A variant of the operando electrochemical cell for the simultaneous study of the structural and electrochemical behavior of electrode materials was proposed. In designing the cell, special attention was paid to the simplicity of assembly, as well as to the use of the materials that provide high chemical and electrochemical stability when cycling in the potential range from 0 to 5 V vs. Li+/Li.
The paper presents the first results of the X-ray diffraction studies of the operando material of cobalt (II)-lithium vanadate (V) (LiCoVO4) with the inverted spinel structure.
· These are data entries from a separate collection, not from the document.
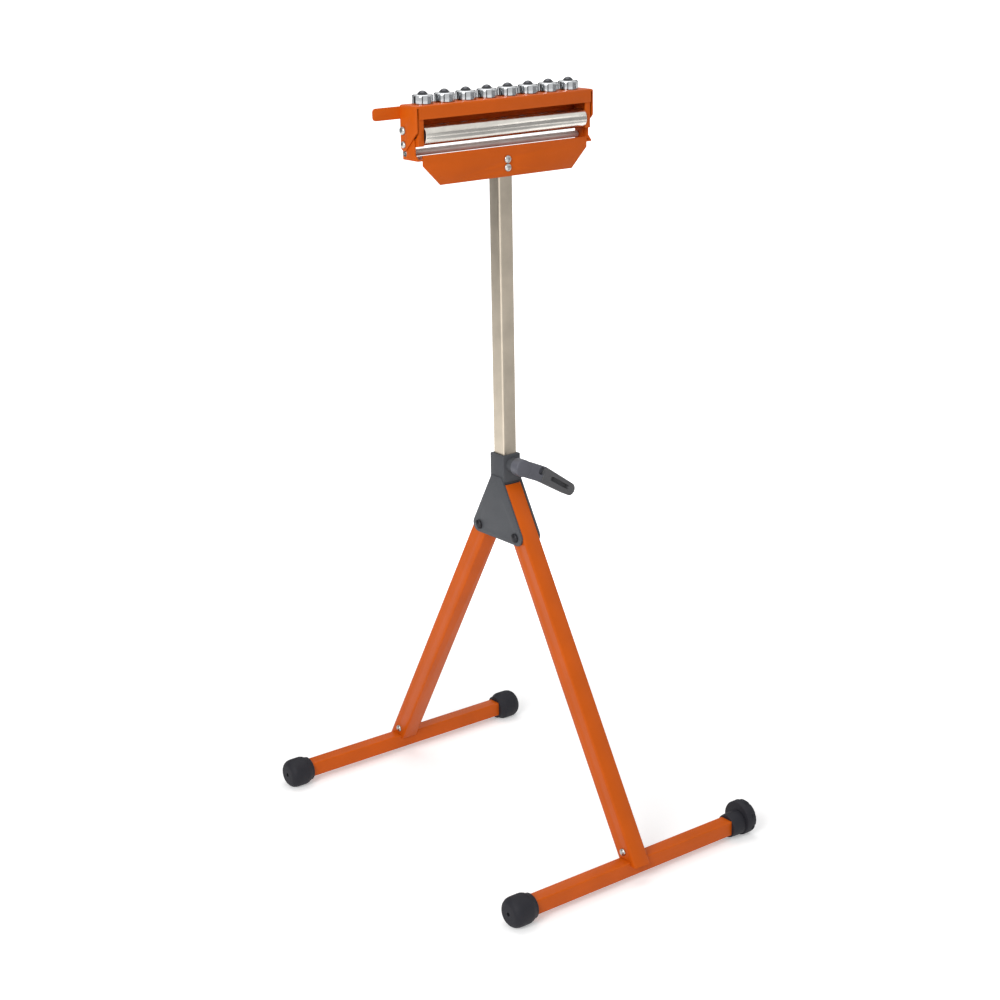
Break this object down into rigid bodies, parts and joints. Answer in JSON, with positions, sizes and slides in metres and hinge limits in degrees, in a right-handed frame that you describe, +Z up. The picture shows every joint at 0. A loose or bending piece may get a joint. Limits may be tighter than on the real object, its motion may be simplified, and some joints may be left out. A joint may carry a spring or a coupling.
{
  "type": "roller stand",
  "caption": "Folding pedestal roller stand: square post in a clamped hub on splayed legs, with a turning head that carries a roller and a row of ball units.",
  "frame": {"origin": "floor level, on the centre line of the post, midway between the foot ends", "axes": "X along the roller and both foot bars, -Y the side the roller faces, +Z up"},
  "size_m": [0.476, 0.643, 1.1549],
  "materials": {
    "orange_paint": "orange powder coat, light orange peel",
    "galvanised_steel": "bright zinc plated square tube",
    "roller_steel": "satin plated roller tube",
    "chromed_steel": "bright chrome plate",
    "zinc_fastener": "bright zinc plate",
    "black_fastener": "black oxide",
    "hub_casting": "dark grey textured coat",
    "lever_casting": "mid grey satin coat on a die casting",
    "grip_plastic": "fine textured moulding",
    "foot_rubber": "moulded rubber",
    "guide_plastic": "moulded nylon"
  },
  "bodies": {
    "hub": {"hub_housing": "hub_casting", "pressure_pad": "guide_plastic", "front_leg_pivot_bolt": "black_fastener", "rear_leg_pivot_bolt": "black_fastener"},
    "front_leg": {"front_leg_tube": "orange_paint", "front_foot_bar": "orange_paint", "front_foot_spigot": "galvanised_steel", "front_leg_bolt": "zinc_fastener", "front_left_cap": "foot_rubber", "levelling_bush": "foot_rubber"},
    "levelling_foot": {"levelling_disc": "foot_rubber", "levelling_screw": "zinc_fastener"},
    "rear_leg": {"rear_leg_tube": "orange_paint", "rear_foot_bar": "orange_paint", "rear_foot_spigot": "galvanised_steel", "rear_leg_bolt": "zinc_fastener", "rear_left_cap": "foot_rubber", "rear_right_cap": "foot_rubber"},
    "post": {"post_tube": "galvanised_steel", "post_plug": "guide_plastic", "post_socket": "orange_paint", "yoke_bracket": "orange_paint", "yoke_bolt_lower": "zinc_fastener", "yoke_bolt_upper": "zinc_fastener", "cross_bar": "chromed_steel", "cross_bar_screw_left": "zinc_fastener", "cross_bar_screw_right": "zinc_fastener"},
    "clamp_lever": {"lever_hub": "lever_casting", "lever_grip": "grip_plastic", "clamp_stud": "zinc_fastener"},
    "head": {"head_cassette": "orange_paint", "roller_bracket_left": "orange_paint", "roller_bracket_right": "orange_paint", "head_pivot_bolt_left": "zinc_fastener", "head_pivot_bolt_right": "zinc_fastener", "detent_screw_left": "zinc_fastener", "detent_screw_right": "zinc_fastener", "roller_axle": "zinc_fastener", "ball_cup_1": "chromed_steel", "ball_cup_2": "chromed_steel", "ball_cup_3": "chromed_steel", "ball_cup_4": "chromed_steel", "ball_cup_5": "chromed_steel", "ball_cup_6": "chromed_steel", "ball_cup_7": "chromed_steel", "ball_cup_8": "chromed_steel"},
    "roller": {"roller_tube": "roller_steel", "roller_end_left": "guide_plastic", "roller_end_right": "guide_plastic", "roller_bearing_left": "zinc_fastener", "roller_bearing_right": "zinc_fastener"},
    "ball_1_body": {"ball_1": "chromed_steel"},
    "ball_2_body": {"ball_2": "chromed_steel"},
    "ball_3_body": {"ball_3": "chromed_steel"},
    "ball_4_body": {"ball_4": "chromed_steel"},
    "ball_5_body": {"ball_5": "chromed_steel"},
    "ball_6_body": {"ball_6": "chromed_steel"},
    "ball_7_body": {"ball_7": "chromed_steel"},
    "ball_8_body": {"ball_8": "chromed_steel"}
  },
  "joints": [
    {"name": "front_leg_fold", "type": "hinge", "parent": "hub", "child": "front_leg", "pos_m": [0, -0.045, 0.478], "axis": [1, 0, 0], "range_deg": [0, 29.5]},
    {"name": "rear_leg_fold", "type": "hinge", "parent": "hub", "child": "rear_leg", "pos_m": [0, 0.045, 0.478], "axis": [-1, 0, 0], "range_deg": [0, 29.5]},
    {"name": "levelling_turn", "type": "hinge", "parent": "front_leg", "child": "levelling_foot", "pos_m": [0.238, -0.298, 0.0225], "axis": [1, 0, 0], "continuous": true},
    {"name": "post_slide", "type": "slide", "parent": "hub", "child": "post", "axis": [0, 0, 1], "range_m": [-0.41, 0]},
    {"name": "clamp_turn", "type": "hinge", "parent": "hub", "child": "clamp_lever", "pos_m": [0, -0.0288, 0.585], "axis": [0, -1, 0], "range_deg": [0, 90]},
    {"name": "head_flip", "type": "hinge", "parent": "post", "child": "head", "pos_m": [0, 0.013, 1.1006], "axis": [1, 0, 0], "range_deg": [-90, 0]},
    {"name": "roller_spin", "type": "hinge", "parent": "head", "child": "roller", "pos_m": [0, -0.008, 1.0946], "axis": [1, 0, 0], "continuous": true},
    {"name": "ball_1_spin", "type": "hinge", "parent": "head", "child": "ball_1_body", "pos_m": [-0.13265, 0.0045, 1.1469], "axis": [1, 0, 0], "continuous": true},
    {"name": "ball_2_spin", "type": "hinge", "parent": "head", "child": "ball_2_body", "pos_m": [-0.09475, 0.0045, 1.1469], "axis": [1, 0, 0], "continuous": true},
    {"name": "ball_3_spin", "type": "hinge", "parent": "head", "child": "ball_3_body", "pos_m": [-0.05685, 0.0045, 1.1469], "axis": [1, 0, 0], "continuous": true},
    {"name": "ball_4_spin", "type": "hinge", "parent": "head", "child": "ball_4_body", "pos_m": [-0.01895, 0.0045, 1.1469], "axis": [1, 0, 0], "continuous": true},
    {"name": "ball_5_spin", "type": "hinge", "parent": "head", "child": "ball_5_body", "pos_m": [0.01895, 0.0045, 1.1469], "axis": [1, 0, 0], "continuous": true},
    {"name": "ball_6_spin", "type": "hinge", "parent": "head", "child": "ball_6_body", "pos_m": [0.05685, 0.0045, 1.1469], "axis": [1, 0, 0], "continuous": true},
    {"name": "ball_7_spin", "type": "hinge", "parent": "head", "child": "ball_7_body", "pos_m": [0.09475, 0.0045, 1.1469], "axis": [1, 0, 0], "continuous": true},
    {"name": "ball_8_spin", "type": "hinge", "parent": "head", "child": "ball_8_body", "pos_m": [0.13265, 0.0045, 1.1469], "axis": [1, 0, 0], "continuous": true}
  ]
}
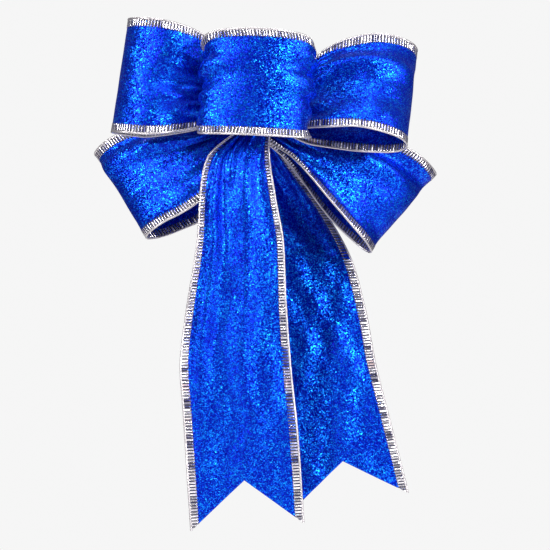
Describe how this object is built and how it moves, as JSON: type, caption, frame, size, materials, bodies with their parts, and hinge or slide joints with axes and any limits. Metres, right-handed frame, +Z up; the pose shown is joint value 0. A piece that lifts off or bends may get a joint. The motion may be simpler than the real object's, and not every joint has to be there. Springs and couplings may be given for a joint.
{
  "type": "pre-made gift bow",
  "caption": "Ready-made gift bow of wired glitter ribbon with looped ears, a forward centre loop, notched tails and a twist tie behind the knot.",
  "frame": {"origin": "at the back of the knot, where the twisted tie leaves it", "axes": "+X to the right of the bow seen from the front, +Y out of the bow's back along the twisted tie, +Z up; the front faces -Y and the tails hang down"},
  "size_m": [0.1666, 0.0791, 0.2399],
  "materials": {
    "glitter_ribbon": "royal blue glitter on a woven ground",
    "silver_edging": "silver metallic thread, stitched across",
    "wrapped_wire": "fine wire wrapped in silver thread",
    "tie_core": "soft annealed wire",
    "tie_coating": "smooth plastic coating"
  },
  "bodies": {
    "knot": {"knot_gather": "glitter_ribbon", "tie_wrap_core": "tie_core", "tie_wrap_coating": "tie_coating", "tie_left_twist_core": "tie_core", "tie_left_twist_coating": "tie_coating", "tie_right_twist_core": "tie_core", "tie_right_twist_coating": "tie_coating"},
    "upper_left_loop": {"upper_left_loop_web": "glitter_ribbon", "upper_left_loop_lower_edging": "silver_edging", "upper_left_loop_upper_edging": "silver_edging", "upper_left_loop_lower_wire": "wrapped_wire", "upper_left_loop_upper_wire": "wrapped_wire"},
    "upper_right_loop": {"upper_right_loop_web": "glitter_ribbon", "upper_right_loop_lower_edging": "silver_edging", "upper_right_loop_upper_edging": "silver_edging", "upper_right_loop_lower_wire": "wrapped_wire", "upper_right_loop_upper_wire": "wrapped_wire"},
    "lower_left_loop": {"lower_left_loop_web": "glitter_ribbon", "lower_left_loop_lower_edging": "silver_edging", "lower_left_loop_upper_edging": "silver_edging", "lower_left_loop_lower_wire": "wrapped_wire", "lower_left_loop_upper_wire": "wrapped_wire"},
    "lower_right_loop": {"lower_right_loop_web": "glitter_ribbon", "lower_right_loop_lower_edging": "silver_edging", "lower_right_loop_upper_edging": "silver_edging", "lower_right_loop_lower_wire": "wrapped_wire", "lower_right_loop_upper_wire": "wrapped_wire"},
    "centre_loop": {"centre_loop_web": "glitter_ribbon", "centre_loop_lower_edging": "silver_edging", "centre_loop_upper_edging": "silver_edging", "centre_loop_lower_wire": "wrapped_wire", "centre_loop_upper_wire": "wrapped_wire"},
    "left_tail": {"left_tail_web": "glitter_ribbon", "left_tail_left_edging": "silver_edging", "left_tail_right_edging": "silver_edging", "left_tail_left_wire": "wrapped_wire", "left_tail_right_wire": "wrapped_wire"},
    "right_tail": {"right_tail_web": "glitter_ribbon", "right_tail_left_edging": "silver_edging", "right_tail_right_edging": "silver_edging", "right_tail_left_wire": "wrapped_wire", "right_tail_right_wire": "wrapped_wire"},
    "tie_left_leg": {"tie_left_leg_core": "tie_core", "tie_left_leg_coating": "tie_coating"},
    "tie_right_leg": {"tie_right_leg_core": "tie_core", "tie_right_leg_coating": "tie_coating"}
  },
  "joints": [
    {"name": "upper_left_loop_lift", "type": "hinge", "parent": "knot", "child": "upper_left_loop", "pos_m": [0, -0.008, 0], "axis": [0, 1, 0], "range_deg": [0, 12]},
    {"name": "upper_right_loop_lift", "type": "hinge", "parent": "knot", "child": "upper_right_loop", "pos_m": [0, -0.008, 0], "axis": [0, -1, 0], "range_deg": [0, 12]},
    {"name": "lower_left_loop_drop", "type": "hinge", "parent": "knot", "child": "lower_left_loop", "pos_m": [0, -0.008, 0], "axis": [0, -1, 0], "range_deg": [0, 10]},
    {"name": "lower_right_loop_drop", "type": "hinge", "parent": "knot", "child": "lower_right_loop", "pos_m": [0, -0.008, 0], "axis": [0, 1, 0], "range_deg": [0, 10]},
    {"name": "centre_loop_nod", "type": "hinge", "parent": "knot", "child": "centre_loop", "pos_m": [0, -0.008, 0], "axis": [1, 0, 0], "range_deg": [-3, 5]},
    {"name": "left_tail_swing", "type": "hinge", "parent": "knot", "child": "left_tail", "pos_m": [0, -0.008, 0], "axis": [-1, 0, 0], "range_deg": [0, 12]},
    {"name": "right_tail_swing", "type": "hinge", "parent": "knot", "child": "right_tail", "pos_m": [0, -0.008, 0], "axis": [1, 0, 0], "range_deg": [0, 30]},
    {"name": "tie_left_leg_bend", "type": "hinge", "parent": "knot", "child": "tie_left_leg", "pos_m": [-0.00065, 0.00733, 0], "axis": [1, 0, 0], "range_deg": [-60, 5]},
    {"name": "tie_right_leg_bend", "type": "hinge", "parent": "knot", "child": "tie_right_leg", "pos_m": [0.00065, 0.00733, 0], "axis": [1, 0, 0], "range_deg": [-60, 5]}
  ]
}
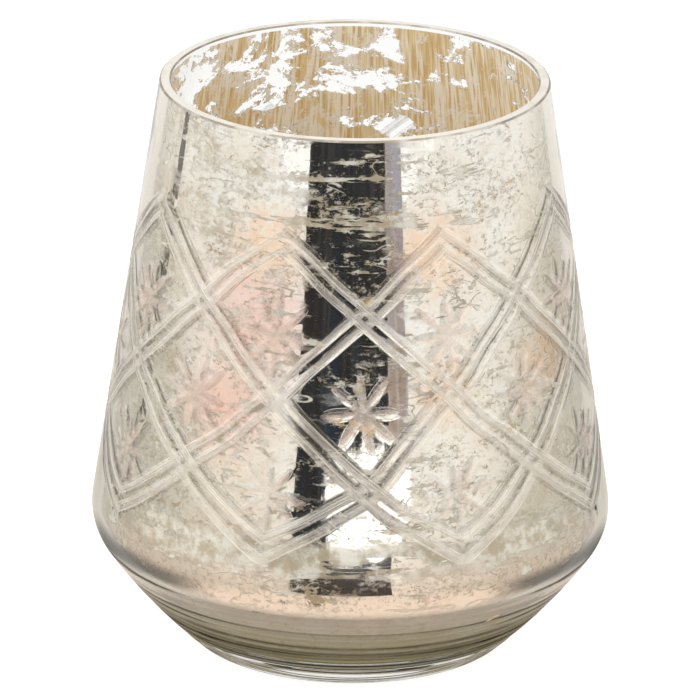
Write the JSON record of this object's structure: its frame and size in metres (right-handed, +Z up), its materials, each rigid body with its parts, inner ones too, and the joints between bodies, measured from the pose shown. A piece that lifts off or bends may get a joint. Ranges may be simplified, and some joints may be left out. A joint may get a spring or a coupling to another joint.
{
  "type": "tealight holder",
  "caption": "Round-shouldered glass tealight holder, silvered inside and cut outside with a diamond lattice and stars, with a tealight that lifts out.",
  "frame": {"origin": "centre of the flat base, on the surface that the holder stands on", "axes": "+Z up along the holder's axis, out of its mouth; -Y is the front that is seen first, +X is to the right from there"},
  "size_m": [0.13, 0.13, 0.144],
  "materials": {
    "cut_glass": "clear blown glass, polished, wheel-cut grooves, ground rim",
    "silver_film": "mirror silver, worn through in flecks and patches",
    "gold_lacquer": "brushed gold-brown lacquer, satin, worn through in patches",
    "cup_foil": "bright pressed foil",
    "wax": "white paraffin wax, slightly translucent",
    "wick_cotton": "waxed braided cotton",
    "sustainer_tin": "pressed tin plate"
  },
  "bodies": {
    "holder": {"glass_body": "cut_glass", "silver_coat": "silver_film", "lacquer_coat": "gold_lacquer"},
    "tealight": {"tealight_cup": "cup_foil", "tealight_wax": "wax", "tealight_wick": "wick_cotton", "wick_sustainer": "sustainer_tin"}
  },
  "joints": [
    {"name": "tealight_lift", "type": "slide", "parent": "holder", "child": "tealight", "axis": [0, 0, 1], "range_m": [0, 0.16]}
  ]
}
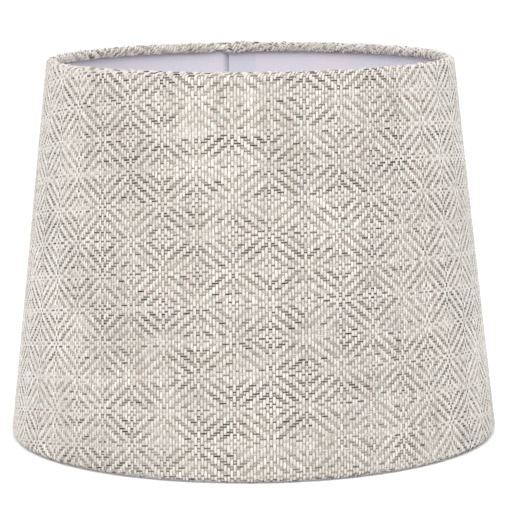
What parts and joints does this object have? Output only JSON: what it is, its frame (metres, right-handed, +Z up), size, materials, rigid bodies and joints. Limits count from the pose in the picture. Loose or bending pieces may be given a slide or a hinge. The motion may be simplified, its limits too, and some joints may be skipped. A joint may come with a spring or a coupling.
{
  "type": "lamp shade",
  "caption": "Tapered drum lamp shade of woven cloth on a white backing sheet, with rolled edges on wire hoops and a fitter ring held low inside by arms.",
  "frame": {"origin": "on the shade's axis, at the level of its bottom rim", "axes": "+Z up along the shade's axis, -Y towards the front, +Y towards the seam at the back"},
  "size_m": [0.3, 0.3024, 0.231],
  "materials": {
    "cover_cloth": "coarse woven diamond twill, cream warps and beige-brown wefts",
    "backing_sheet": "satin white laminating sheet",
    "seam_tape": "clear double-sided tape",
    "coated_wire": "white powder coat on steel",
    "reducer_plastic": "moulded white plastic"
  },
  "bodies": {
    "shade": {"cover_fabric": "cover_cloth", "backing_sheet": "backing_sheet", "seam_tape": "seam_tape", "top_ring": "coated_wire", "bottom_ring": "coated_wire", "spider_arm_1": "coated_wire", "spider_arm_2": "coated_wire", "spider_arm_3": "coated_wire", "lampholder_ring": "coated_wire"},
    "reducer": {"reducer_ring": "reducer_plastic"}
  },
  "joints": [
    {"name": "reducer_lift", "type": "slide", "parent": "shade", "child": "reducer", "axis": [0, 0, 1], "range_m": [0, 0.21]}
  ]
}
The new results concerning the structural behavior of LiCoVO4 showed a single-phase mechanism of lithium de/intercalation with a reversible change of the unit cell volume in the first cycle of about 3.7%. The reversibility of the volume change decreases in the second cycle along with the decrease of the cycling capacity, which is explained by rearrangement in the cationic sublattices of the inverted spinel.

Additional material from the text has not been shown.